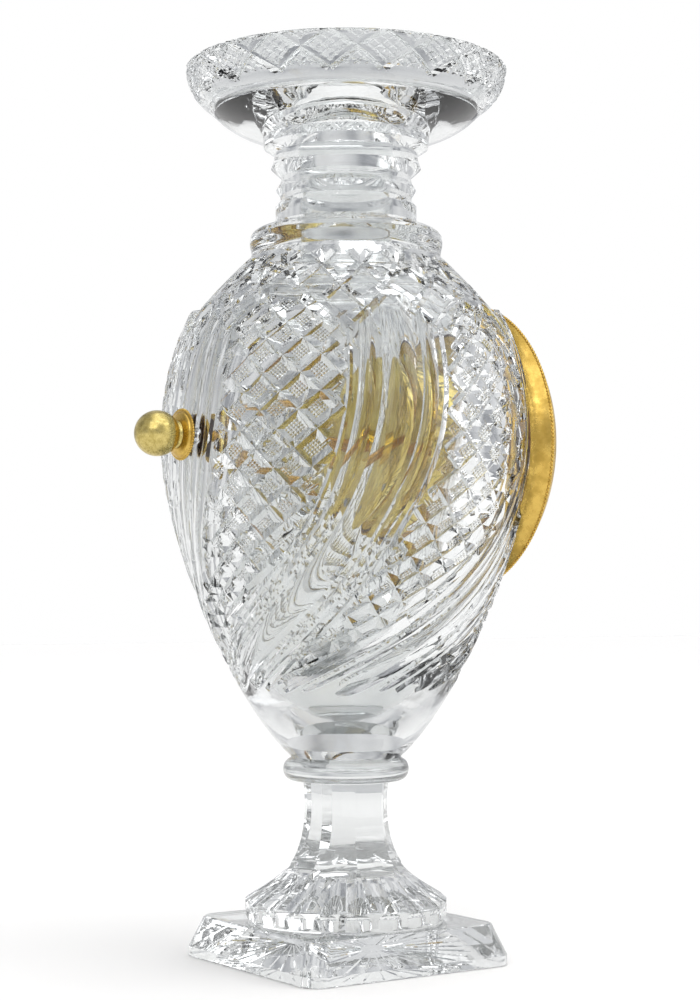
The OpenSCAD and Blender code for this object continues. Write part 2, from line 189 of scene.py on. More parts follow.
# %% Outline of the bowl, outside
SHOULDER = 291.0
belly_low_curve = curve([(24.5, BOWL_Z), (52, 115), (BELLY, 190), (BELLY, CLOCK_Z)], 18)
belly_high_curve = curve([(BELLY, CLOCK_Z), (BELLY, 255), (78, 275), (68.5, SHOULDER)], 11)
belly = belly_low_curve + belly_high_curve[1:]
shoulder = curve([(63.2, 292.6), (58, 299), (51, 306), (45.2, 311.6)], 8)
collar = curve([(43.2, 313.4), (41.6, 316), (44.6, 319), (43.2, 322.6)], 6)
torus = curve([(43.2, 323.2), (41.8, 326.4), (37, 327.4), (33, 328.4)], 6)
rings = [(31.8, 329.6), (31.9, 337.0), (29.5, 339.6), (29.8, 341.6), (31.6, 344.6), (29.8, 347.6),
         (29.3, 350.4), (33.9, 354.6), (32.6, 358.2), (32.4, 361.0), (37.2, 364.2), (37.6, 368.0)]
dish = curve([(38.6, 368.4), (50, 371.4), (56, 375.6), (59.6, 379.2)], 8)
groove = [(59.2, 380.2), (60.4, 381.2), (62.4, 381.8)]
dish_side = curve([(63.4, 382.6), (69.4, 386.6), (72.2, 392), (72.7, TOP - 0.9)], 6)
outside = [(0, BOWL_Z)] + belly + shoulder + collar + torus + rings + dish + groove + dish_side

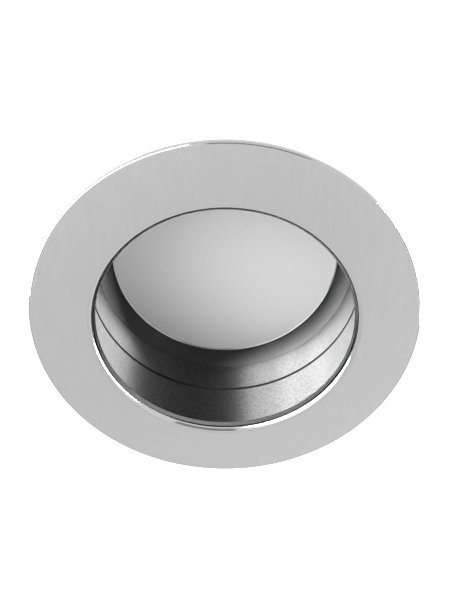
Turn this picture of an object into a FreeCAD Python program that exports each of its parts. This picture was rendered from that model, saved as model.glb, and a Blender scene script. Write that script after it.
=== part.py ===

Instructions for the task — The lines to quote run from the one containing "Turn this picture" through the final line of the material above; please give them exactly, both ends included, and nothing else.

Output of the exercise —
Turn this picture of an object into a FreeCAD Python program that exports each of its parts. This picture was rendered from that model, saved as model.glb, and a Blender scene script. Write that script after it.
=== part.py ===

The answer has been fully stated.